U.S. Declares Monkeypox Outbreak National Health Emergency

The U.S. has officially declared the monkeypox outbreak a national health emergency.  This is in addition to various states already declaring their own emergencies.  The designation frees up funds to ramp up vaccination efforts, testing, education, and outreach.  In the meantime, many monkeypox patients feel there is a lack of guidance and have been reporting excruciating pain.  Dominique Mosbergen, medical science reporter at the WSJ, joins us for what to know.


Next, researchers at Yale University have used a new system they created called OrganEx to restore cells in some organs of pigs that had just died.  When blood is no longer pumping through organs the cells begin to die, but with this system, it restored circulation and even repaired some of the damaged cells.  Evan Bush, science reporter at NBC News, joins us for this breakthrough and the ethical questions raised about how medicine defines death.

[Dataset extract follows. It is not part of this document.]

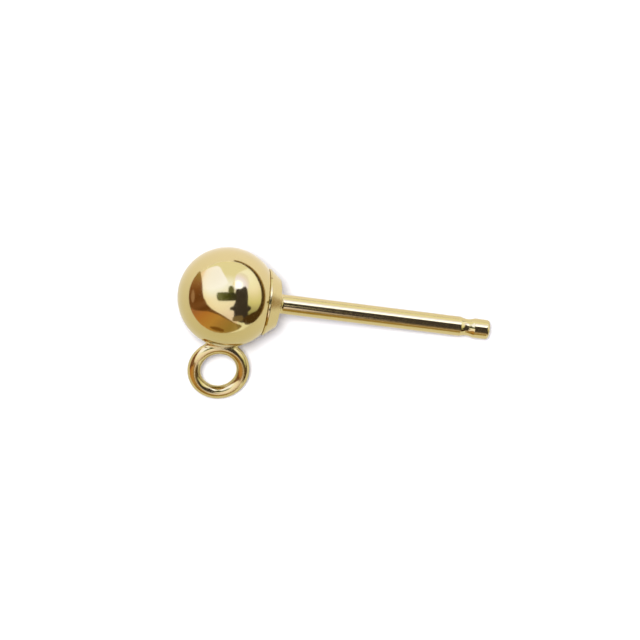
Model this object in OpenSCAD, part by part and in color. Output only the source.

Finally, Polio is back in the U.S. after being eliminated in 1979.  There was a recent case in an unvaccinated 20-year-old in Rockland County, New York.  What makes this case interesting is that it came from a vaccine derived strain, meaning that it mutated from an oral vaccine that had small amounts of the live virus.  Miranda Dixon-Luinenburg, joins us for this latest case and how it affects the global eradication efforts.